Cloneable, traceable or collectable biometric systems could be designed to have the capability to store and catalog information about everyone in the world. The violation of privacy created by the collection of biometric data creates a prophylactic paradox; the bigger the privacy violation, the farther away it moves away from its intended goal.

How then can the power of biometric authentication be made useful without bumping up against these numerous serious challenges?

Innovya’s Traceless Biometrics approach, using non-unique remedies and a Real Time Reactive Authentication process solves all such cloneable, deflectable and privacy challenges. The Traceless Biometric workflow uses the time tested photo ID concept, wherein you match a picture to a person, no different than in any typical biometric authentication process. In a very simplistic way, just as in a mirror reflection, anyone can “authenticate” a stranger’s reflection without the need to compare the reflection against any other source of stored information. It does so, however, in a manner that is, as its name suggests, traceless, without storing any biometric data anywhere.

Innovya’s Traceless Biometric Authentication process consists of a comparison of only a portion of predetermined biometric elements against the users’ associated access device, wherein the “instructions” for which such portions and their mathematical modifiers are stored on the access device, somewhat similar, in an oversimplified sense, to the PIN on an ATM card. Unlike the ATM card, however, the system will not authenticate unless that specific user is the one seeking authentication because positive identification is derived from biometric elements on the user’s person, and therefore becomes useless without the user. Should the access device be hacked exposing the numerical string derived in the Traceless Biometric Authentication process, an alternative Traceless Biometric Authentication element can easily be programmed and reissued to the user.

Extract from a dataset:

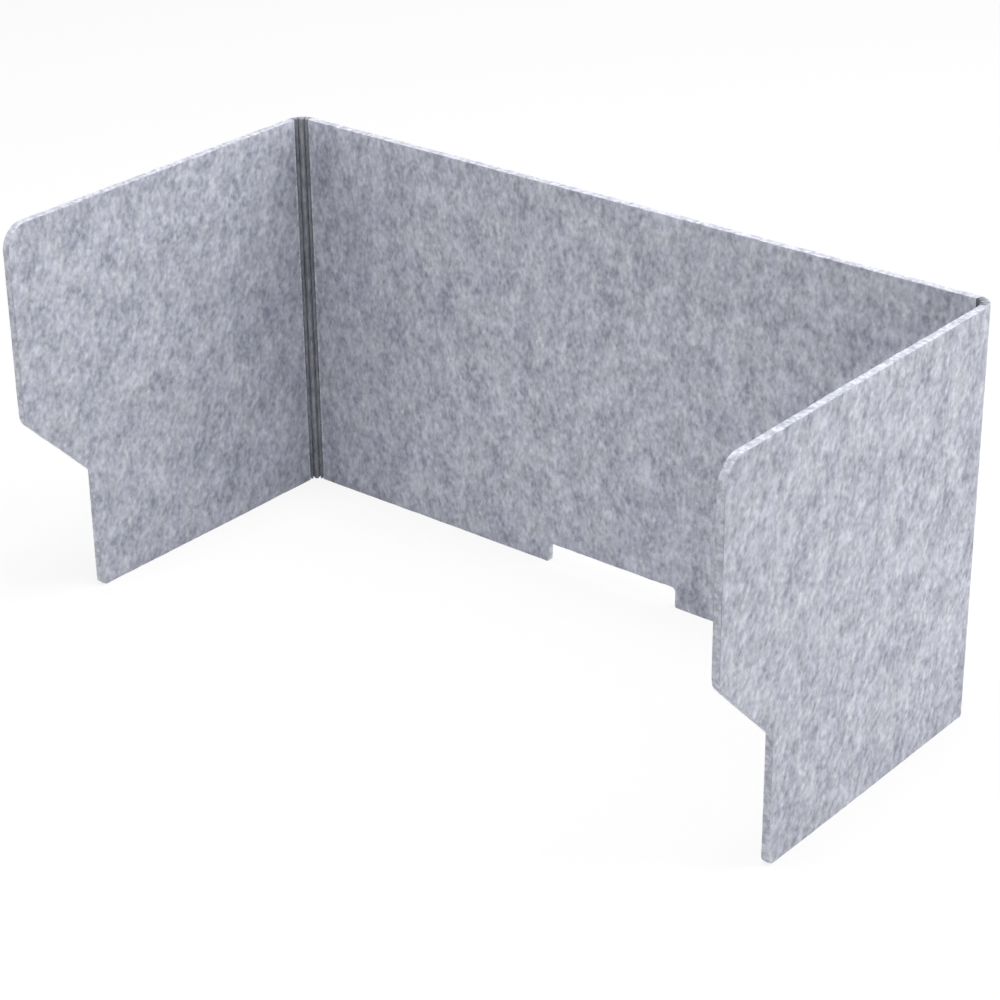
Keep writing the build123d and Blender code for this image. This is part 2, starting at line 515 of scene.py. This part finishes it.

Therein lays the essence of Innovya’s novel approach. Innovya has overcome the major challenge of creating a secure and efficient authentication solution that is stronger and less disturbing than electronically cloning human intrinsic characteristics on databases or electronic chips by eliminating them from the equation altogether. Additionally, because only a portion of the total biometric data is used in the process, should that data be compromised, the ability to recreate the biometric element from which it was derived is simply impossible.

Today, most systems are designed to work specifically in place where they are located, like office buildings or hospitals. The information in one system isn’t necessarily compatible with the other’s, although several organizations are trying to standardize biometric data. Once identical information is stored outside of governmental boundaries, the potential of using it commercially is huge, especially by hostile governments that might be willing to pay a lot for these otherwise indiscoverable information elements. Above all the advantages and disadvantages this technology, we will unintentionally be creating ripples in the field of security and privacy.

Adopting traceless guidelines by using real-time reactive authentication process methods for current biometric authentication systems will result in an efficient and unobtrusive authentication solution, wile treating personal privacy as the critical issue that it is. Biometric scanning, not storage, as is necessary for the limited purpose of authenticating a user should suffice. Authentication systems should dismiss all biometric information or traces thereof from the scanning devices immediately after the authentication process, and mustn’t use any external storage systems. Innovya has developed the solution to all of these challenges.

Although there are severe restrictions on collecting, creating, lodging, maintaining, using, or disseminating records of identifiable personal data, there are no legal restrictions on the processing of biometric authentication systems. Biometric authentication processes must be recognized for the risk that they pose, and must therefore be done so only in ways that are Traceless and Anonymous.